▶ GIVEN INSTRUCTION: Return the lines below exactly, starting with the line that contains "obj.parent = None" and stopping after the last line.

▶ DATA EXTRACT:
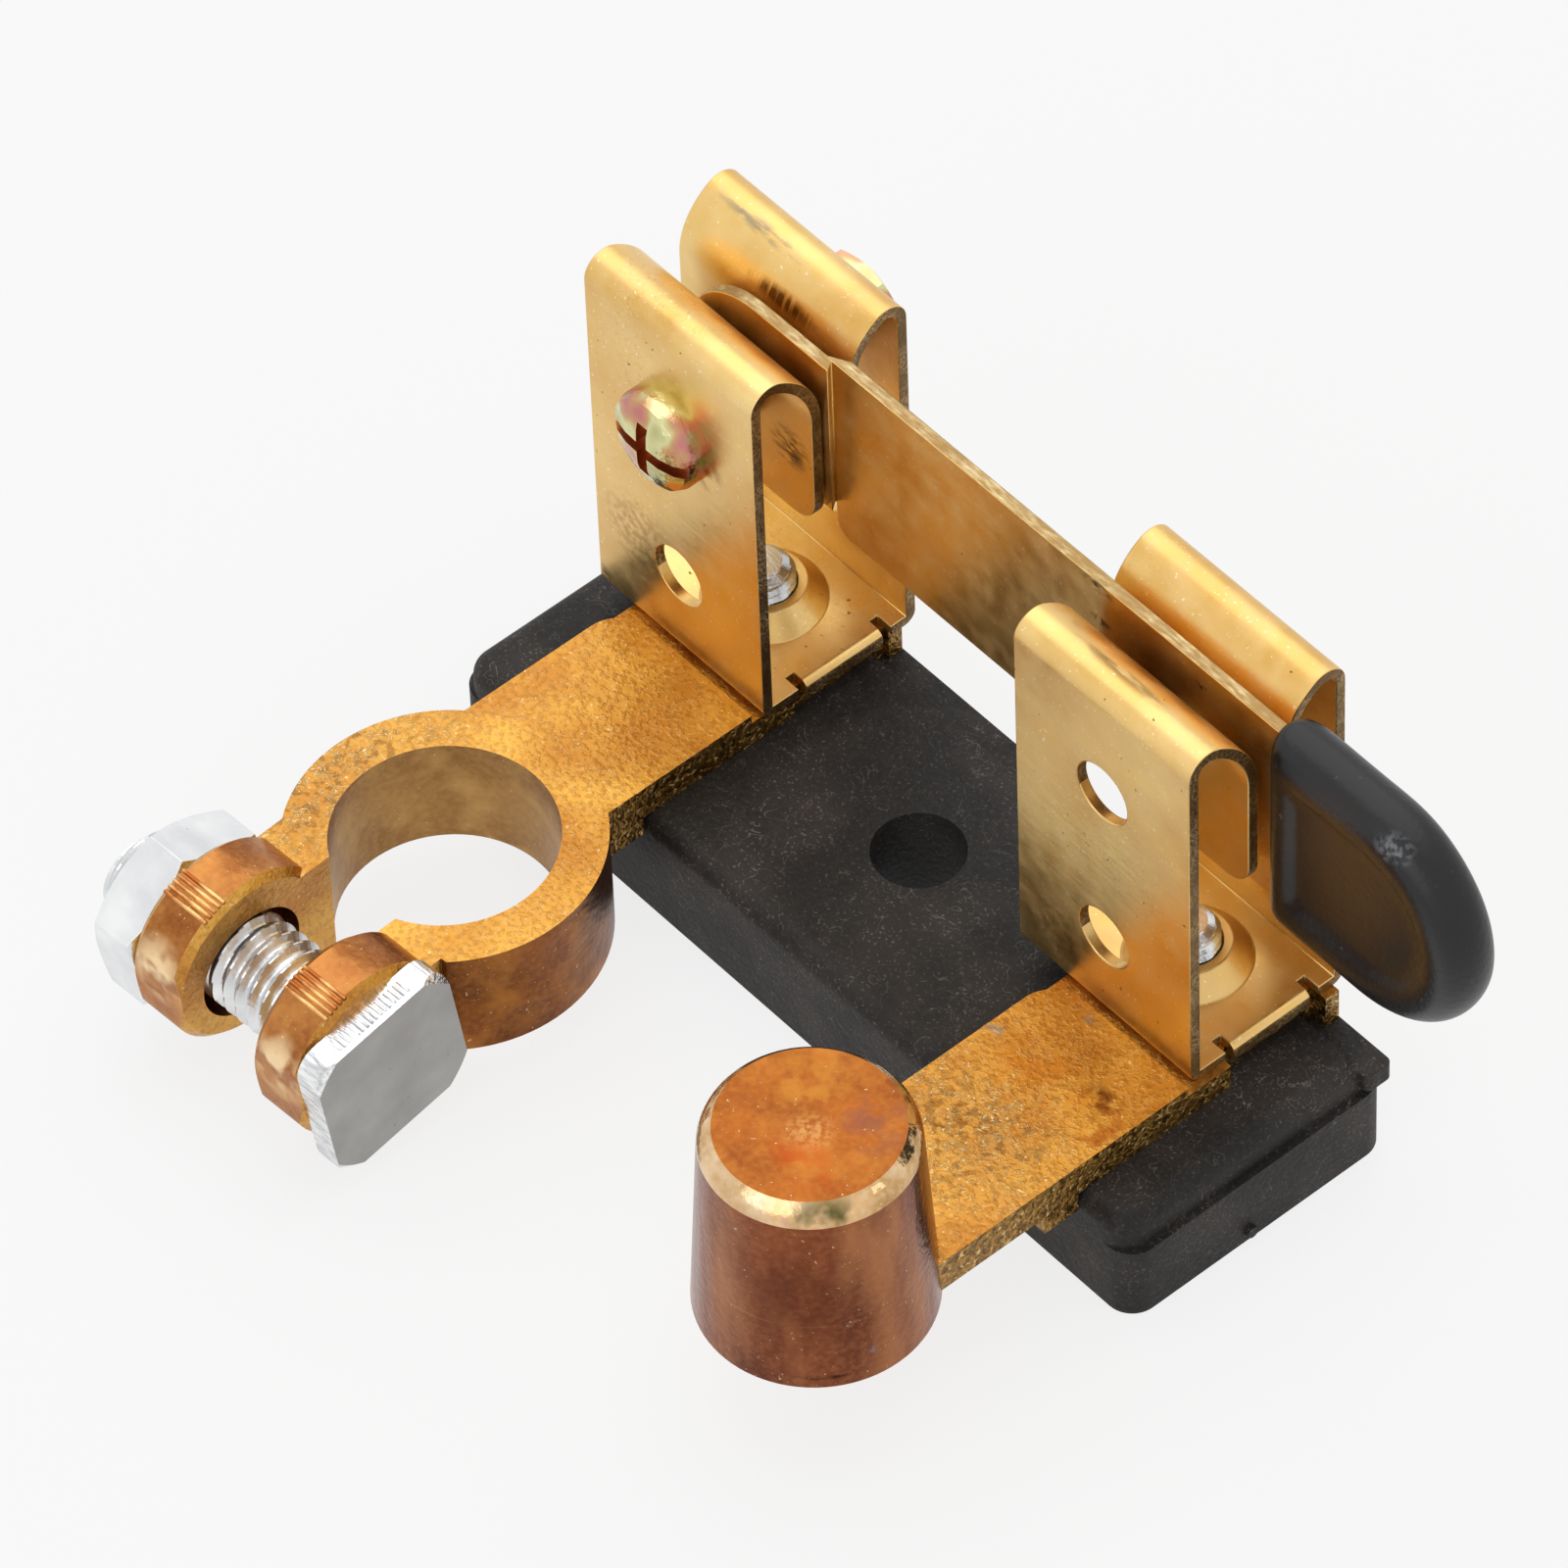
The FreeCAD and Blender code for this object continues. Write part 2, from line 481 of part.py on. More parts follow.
def make_grip():
    """Dipped sleeve: a D-shaped pad with a bevelled rim and a dished middle."""
    half = GRIP_HEIGHT / 2
    y0 = GRIP_MID_Y - GRIP_THICKNESS / 2
    round_x = GRIP_TIP_X - half
    pad = box(GRIP_MOUTH_X, round_x, y0, y0 + GRIP_THICKNESS,
              GRIP_MID_Z - half, GRIP_MID_Z + half)
    pad = pad.fuse(rod(half, (round_x, y0, GRIP_MID_Z), (0, 1, 0), GRIP_THICKNESS))
    pad = pad.removeSplitter()
    rim = edges_where(pad, lambda m, e: (abs(m.y - y0) < 1e-6
                      or abs(m.y - y0 - GRIP_THICKNESS) < 1e-6) and m.x > GRIP_MOUTH_X + 1e-3)
    pad = pad.makeChamfer(GRIP_EDGE_BEVEL, rim)
    dish_half = half - GRIP_DISH_INSET
    for face_y in (y0 - 1, y0 + GRIP_THICKNESS - GRIP_DISH_DEPTH):
        dish = box(GRIP_MOUTH_X + GRIP_DISH_INSET, round_x, face_y, face_y + 1 + GRIP_DISH_DEPTH,
                   GRIP_MID_Z - dish_half, GRIP_MID_Z + dish_half)
        dish = dish.fuse(rod(dish_half, (round_x, face_y, GRIP_MID_Z), (0, 1, 0),
                             1 + GRIP_DISH_DEPTH))
        pad = pad.cut(dish.removeSplitter())
    pocket = box(GRIP_MOUTH_X - 1, BLADE_TIP_X - BLADE_HEIGHT / 2,
                 BLADE_FACE_Y - GRIP_FIT, BLADE_FACE_Y + BLADE_T + GRIP_FIT,
                 BLADE_LOW_Z - GRIP_FIT, BLADE_TOP_Z + GRIP_FIT)
    end = rod(BLADE_HEIGHT / 2 + GRIP_FIT,
              (BLADE_TIP_X - BLADE_HEIGHT / 2, BLADE_FACE_Y - GRIP_FIT, BLADE_MID_Z),
              (0, 1, 0), BLADE_T + 2 * GRIP_FIT)
    return pad.cut([pocket, end])


def make_pivot_screw():
    """Domed screw that carries the blade; its head is on the front wall."""
    head = pan_head(M5_HEAD_R, M5_HEAD_H, (PIVOT_X, WALL_FRONT_Y, PIVOT_Z), (0, -1, 0))
    crown_y = WALL_FRONT_Y - M5_HEAD_H
    for reach, turn in ((M5_HEAD_R + 1, 0), (M5_CROSS_R, 90)):
        groove = box(-reach, reach, crown_y - 1, crown_y + M5_SLOT_DEPTH,
                     -M5_SLOT_WIDTH / 2, M5_SLOT_WIDTH / 2)
        groove.Placement = Placement(Vector(PIVOT_X, 0, PIVOT_Z), Rotation(Vector(0, 1, 0), turn))
        head = head.cut(groove)
    return head.fuse(rod(M5_R, (PIVOT_X, WALL_FRONT_Y, PIVOT_Z), (0, 1, 0), PIVOT_SCREW_LENGTH))


def make_pivot_nut():
    """Hexagon nut on the rear wall."""
    nut = hexagon(M5_NUT_AF, M5_NUT_H, (PIVOT_X, WALL_REAR_Y, PIVOT_Z), (0, 1, 0))
    return nut.cut(rod(M5_R + THREAD_FIT, (PIVOT_X, WALL_REAR_Y - 1, PIVOT_Z), (0, 1, 0),
                       M5_NUT_H + 2))


def make_base_screw(screw_x):
    """Screw from below that clamps base, arm and bracket together."""
    seat_z = SCREW_POCKET_DEPTH
    head = rod(M5_HEAD_R, (screw_x, SCREW_LINE_Y, seat_z), (0, 0, -1), M5_HEAD_H)
    crown = [e for e in head.Edges if e.Closed and e.BoundBox.ZMax < seat_z - 1]
    head = head.makeChamfer(M5_HEAD_BEVEL, crown)
    for turn in (0, 90):
        groove = box(-M5_CROSS_R, M5_CROSS_R, -M5_SLOT_WIDTH / 2, M5_SLOT_WIDTH / 2,
                     -1, M5_SLOT_DEPTH)
        groove.Placement = Placement(Vector(screw_x, SCREW_LINE_Y, seat_z - M5_HEAD_H),
                                     Rotation(Vector(0, 0, 1), turn))
        head = head.cut(groove)
    shank = rod(M5_R, (screw_x, SCREW_LINE_Y, seat_z), (0, 0, 1), BASE_SCREW_LENGTH)
    tip = [e for e in shank.Edges if e.Closed and e.BoundBox.ZMin > seat_z + 1]
    return head.fuse(shank.makeChamfer(M5_TIP_BEVEL, tip))


def make_clamp_bolt():
    """Square-headed bolt through both ears of the clamp."""
    half = M8_HEAD_AF / 2
    head = box(0, M8_HEAD_H, -half, half, -half, half)
    long_edges = [e for e in head.Edges if e.BoundBox.XLength > M8_HEAD_H - 0.1]
    head = head.makeFillet(M8_HEAD_CORNER_R, long_edges)
    turned = Part.makeCone(half + M8_HEAD_RISE + M8_HEAD_H, half + M8_HEAD_RISE, M8_HEAD_H,
                           Vector(0, 0, 0), Vector(1, 0, 0))
    head = head.common(turned)
    head.Placement = Placement(Vector(HEAD_SEAT_X, -BOLT_REACH, BOLT_Z),
                               Rotation(Vector(1, 0, 0), M8_HEAD_TURN))
    shank = rod(M8_R, (HEAD_SEAT_X - M8_LENGTH, -BOLT_REACH, BOLT_Z), (1, 0, 0), M8_LENGTH)
    tip = [e for e in shank.Edges if e.Closed and e.BoundBox.XMax < HEAD_SEAT_X - 1]
    return on_clamp(head.fuse(shank.makeChamfer(M8_TIP_BEVEL, tip)))


def make_clamp_nut():
    """Hexagon nut of the clamp bolt, outside the far ear."""
    nut = hexagon(M8_NUT_AF, M8_NUT_H, (NUT_SEAT_X, -BOLT_REACH, BOLT_Z), (-1, 0, 0),
                  M8_NUT_TURN)
    return on_clamp(nut.cut(rod(M8_R + RUNNING_FIT, (NUT_SEAT_X + 1, -BOLT_REACH, BOLT_Z),
                                (-1, 0, 0), M8_NUT_H + 2)))


def main():
    """Build every piece and write one STEP file for each."""
    os.makedirs("parts", exist_ok=True)
    pieces = {
        "base": make_base(),
        "clamp_arm": make_clamp_arm(),
        "post_arm": make_post_arm(),
        "pivot_bracket": make_bracket(CLAMP_SIDE_X),
        "jaw_bracket": make_bracket(POST_SIDE_X),
        "blade": make_blade(),
        "handle_grip": make_grip(),
        "pivot_screw": make_pivot_screw(),
        "pivot_nut": make_pivot_nut(),
        "base_screw_clamp_side": make_base_screw(CLAMP_SIDE_X),
        "base_screw_post_side": make_base_screw(POST_SIDE_X),
        "clamp_bolt": make_clamp_bolt(),
        "clamp_nut": make_clamp_nut(),
    }
    for name, shape in pieces.items():
        shape = shape.removeSplitter()
        shape.exportStep("parts/" + name + ".step")
        print(name, len(shape.Solids), shape.isValid(), round(shape.Volume, 1))


main()
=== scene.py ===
import json
import math

import bmesh
import bpy
from mathutils import Matrix, Vector, noise


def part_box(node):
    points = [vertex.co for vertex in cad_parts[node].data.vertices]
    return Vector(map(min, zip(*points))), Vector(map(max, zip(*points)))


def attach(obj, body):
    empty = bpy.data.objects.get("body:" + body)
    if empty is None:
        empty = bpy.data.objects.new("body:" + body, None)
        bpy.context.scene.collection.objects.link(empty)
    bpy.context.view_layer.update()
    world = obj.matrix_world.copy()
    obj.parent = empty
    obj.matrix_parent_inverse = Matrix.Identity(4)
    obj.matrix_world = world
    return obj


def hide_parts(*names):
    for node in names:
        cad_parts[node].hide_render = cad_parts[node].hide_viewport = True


bl_info = {
    "name": "Battery disconnect switch",
    "version": (1, 0, 0),
    "blender": (4, 5, 0),
    "location": "3D Viewport > Sidebar > Switch",
    "description": "Dresses a knife-blade battery switch: sheet brass, cast arms, fasteners, base and grip",
    "category": "Object",
}

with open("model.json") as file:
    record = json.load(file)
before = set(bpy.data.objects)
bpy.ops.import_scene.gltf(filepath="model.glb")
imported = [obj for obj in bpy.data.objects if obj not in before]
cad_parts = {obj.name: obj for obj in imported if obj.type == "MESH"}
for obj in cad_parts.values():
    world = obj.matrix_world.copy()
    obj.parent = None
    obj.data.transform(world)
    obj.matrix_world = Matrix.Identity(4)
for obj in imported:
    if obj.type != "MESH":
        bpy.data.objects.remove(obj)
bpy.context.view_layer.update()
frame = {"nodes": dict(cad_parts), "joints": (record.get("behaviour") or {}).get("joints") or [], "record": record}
MM = 0.001

# The mix node's sockets for colours
MIX_FACTOR = 0
MIX_A = 6
MIX_B = 7
MIX_RESULT = 2

# The rounded ears of the clamp: their radius, and how far their middle stands above the bolt
EAR_RADIUS = 7.35 * MM
EAR_RISE = 0.65 * MM

# Without a seed this noise starts from the clock, and the handle differs from run to run
WOBBLE_SEED = 7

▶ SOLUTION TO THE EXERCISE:
    obj.parent = None
    obj.data.transform(world)
    obj.matrix_world = Matrix.Identity(4)
for obj in imported:
    if obj.type != "MESH":
        bpy.data.objects.remove(obj)
bpy.context.view_layer.update()
frame = {"nodes": dict(cad_parts), "joints": (record.get("behaviour") or {}).get("joints") or [], "record": record}
MM = 0.001

# The mix node's sockets for colours
MIX_FACTOR = 0
MIX_A = 6
MIX_B = 7
MIX_RESULT = 2

# The rounded ears of the clamp: their radius, and how far their middle stands above the bolt
EAR_RADIUS = 7.35 * MM
EAR_RISE = 0.65 * MM

# Without a seed this noise starts from the clock, and the handle differs from run to run
WOBBLE_SEED = 7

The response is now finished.